For "cases of unauthorised developments in which the authorities had learnt", PlanD does not single out those which were learnt from media reports (all cases known are included in the above figures).  PlanD will require the parties concerned to rectify the relevant unauthorised developments by a specified date and reinstate the damaged land, where necessary, under the respective statutory notices. 

(c)  The Administration has been closely monitoring cases of unauthorised developments and will take appropriate follow-up actions as necessary.

Regarding suspected unauthorised developments within the Development Permission Areas, PlanD's enforcement officers will carry out detailed investigation on the cases in accordance with TPO.  Once irregularities are identified, PlanD will issue statutory notices to the concerned parties under TPO, requiring rectification within a specified period.  Failure to comply with the requirements of statutory notices will be subject to prosecution.
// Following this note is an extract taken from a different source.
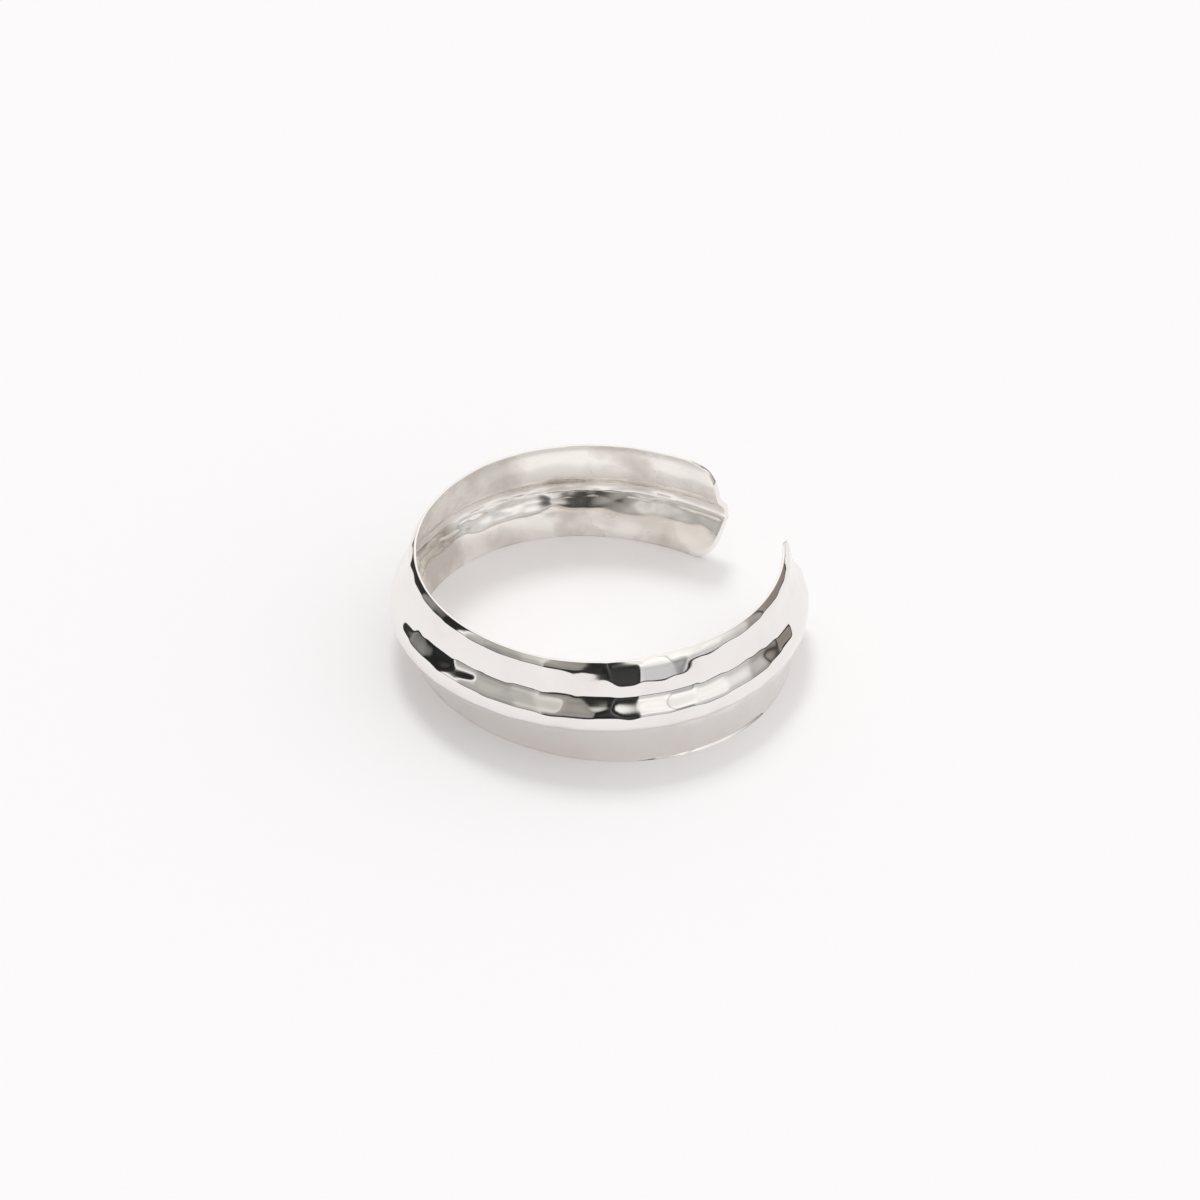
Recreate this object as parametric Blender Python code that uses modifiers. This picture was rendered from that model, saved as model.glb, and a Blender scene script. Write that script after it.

For cases outside the Development Permission Areas, the District Lands Offices (DLOs) will take note of whether the developments on private land are in breach of the conditions of land lease.  If a breach of lease conditions is established, warning letters will be issued to the owners concerned to require rectification.  DLOs will, depending on the progress, take appropriate follow-up actions to enforce the conditions of land lease after seeking legal advice.  If unlawful excavation on or unlawful occupation of government land is identified, DLOs will initiate land control actions, which may include prosecution, in accordance with the Land (Miscellaneous Provisions) Ordinance, having regard to the actual circumstances of the cases.